:: Exercise requirements ::
Print the data that follows exactly.
++++ Source excerpt ++++
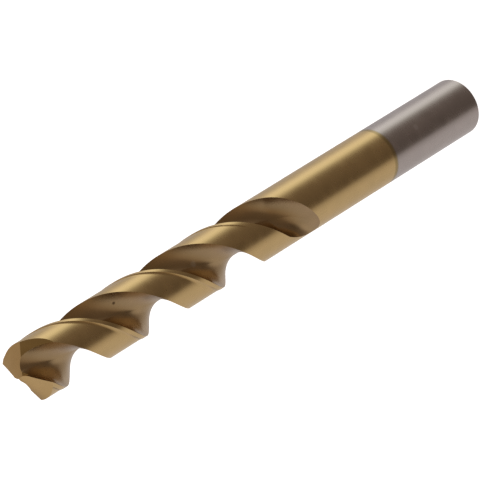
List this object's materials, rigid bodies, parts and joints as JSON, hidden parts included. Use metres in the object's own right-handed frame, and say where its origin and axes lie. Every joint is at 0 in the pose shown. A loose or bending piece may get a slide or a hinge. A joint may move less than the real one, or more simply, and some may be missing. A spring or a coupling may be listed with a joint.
{
  "type": "twist drill bit",
  "caption": "Coated straight-shank twist drill for metal with right-hand spiral flutes, a split point and a plain bare shank for a chuck.",
  "frame": {"origin": "centre of the flat shank end face", "axes": "+Z along the drill's axis towards the point, +X towards the outer corner of the first cutting lip"},
  "size_m": [0.013, 0.013, 0.151],
  "materials": {
    "coated_steel": "ground high-speed steel with a gold titanium nitride coating; the last 31 mm of the shank is bare grey steel"
  },
  "bodies": {
    "root": {"drill_bit": "coated_steel"}
  },
  "joints": []
}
++++
:: Output of the task ::
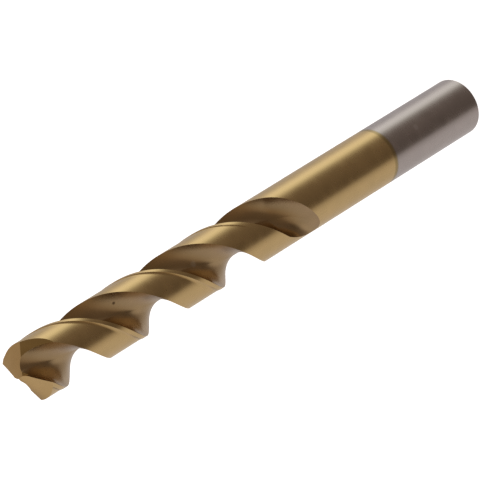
List this object's materials, rigid bodies, parts and joints as JSON, hidden parts included. Use metres in the object's own right-handed frame, and say where its origin and axes lie. Every joint is at 0 in the pose shown. A loose or bending piece may get a slide or a hinge. A joint may move less than the real one, or more simply, and some may be missing. A spring or a coupling may be listed with a joint.
{
  "type": "twist drill bit",
  "caption": "Coated straight-shank twist drill for metal with right-hand spiral flutes, a split point and a plain bare shank for a chuck.",
  "frame": {"origin": "centre of the flat shank end face", "axes": "+Z along the drill's axis towards the point, +X towards the outer corner of the first cutting lip"},
  "size_m": [0.013, 0.013, 0.151],
  "materials": {
    "coated_steel": "ground high-speed steel with a gold titanium nitride coating; the last 31 mm of the shank is bare grey steel"
  },
  "bodies": {
    "root": {"drill_bit": "coated_steel"}
  },
  "joints": []
}